Definisce, poi, “una provvidenziale coincidenza” che “quest'anno i due calendari in uso nelle nostre Chiese coincidono, così che abbiamo potuto cantare all'unisono l'Alleluia pasquale: "Cristo è risorto! È veramente risorto!". Tali parole proclamano che le tenebre del peccato e della morte sono state vinte dall'Agnello immolato, Gesù Cristo nostro Signore. Questo ci ispira grande speranza, perché sappiamo che nessun grido delle vittime innocenti della violenza, nessun lamento delle madri in lutto per i loro figli rimarrà inascoltato”. La speranza ha un nome, per il pontefice: è Dio. Ed è “proprio perché attingiamo costantemente alla fonte inesauribile della sua grazia” che “siamo chiamati a esserne testimoni e portatori”, sottolinea il pontefice.
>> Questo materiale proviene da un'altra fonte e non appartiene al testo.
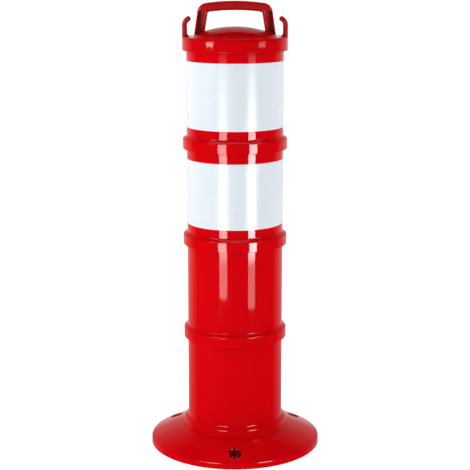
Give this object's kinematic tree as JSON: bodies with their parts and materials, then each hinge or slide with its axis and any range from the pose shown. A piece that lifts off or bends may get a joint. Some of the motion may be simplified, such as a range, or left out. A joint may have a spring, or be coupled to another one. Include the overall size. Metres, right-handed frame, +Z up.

E così l’augurio del pontefice che questo pellegrinaggio possa confermare “tutti nella speranza che nasce dalla fede nel Signore risorto!”.
Il pellegrinaggio, dopo Roma, si sposterà “alla Sede di Costantinopoli”. Infine l’esortazione a portare i suoi saluti al Patriarca Bartolomeo, “che tanto cortesemente ha partecipato alla Santa Messa di inizio del mio Pontificato", ha ricordato il pontefice. Rivolge l’invito per un nuovo incontro: “Tra qualche mese, per prendere parte alla Commemorazione ecumenica dell'anniversario del Concilio di Nicea”. In questo pellegrinaggio ecumenico ortodosso-cattolico, papa Leone XIV trova “frutti abbondanti del movimento ecumenico volto a ristabilire la piena unità tra tutti i discepoli di Cristo, secondo la preghiera del Signore nell’Ultima Cena: «perché tutti siano una sola cosa»”. Continua, papa Leone XIV: “A volte diamo per scontati questi segni di condivisione e di comunione che, pur non significando ancora la piena unità, manifestano già il progresso teologico e il dialogo nella carità che hanno caratterizzato gli ultimi decenni”.
In ultimo ricorda san Paolo VI che il 7 dicembre del 1965, alla vigilia della conclusione del Concilio Vaticano II, firmò assieme al Patriarca Atenagora firmarono una Dichiarazione Congiunta, “cancellando dalla memoria e dal vissuto della Chiesa le sentenze di scomunica seguite agli eventi del 1054”. Prima di allora, un pellegrinaggio come quello di oggi, sottolinea il pontefice, “probabilmente non sarebbe stato nemmeno possibile. L’opera dello Spirito Santo ha creato nei cuori la disponibilità a compiere quei passi, come presagio profetico di piena e visibile unità”. Infine, l’eosrtazione a continuare sui passi svolti, a “implorare dal Paraclito, dal Consolatore, la grazia di percorrere la via dell'unità e della carità fraterna”.
Guarda al 2033 papa Leone XIV, anno in cui saranno celebrati i duemila anni della Redenzione “compiuta attraverso la passione, morte e risurrezione del Signore Gesù”. E proprio per questo, guarda anche a Gerusalemme, luogo in cui “tutti noi abbiamo bisogno di tornare” sottolinea. Lì, “la Città della Pace”, così la chiama il pontefice. Lì, “in quel posto in cui “Pietro, Andrea e tutti gli Apostoli, dopo i giorni della passione e risurrezione del Signore, ricevettero lo Spirito Santo a Pentecoste, e da lì resero testimonianza a Cristo fino ai confini della terra”.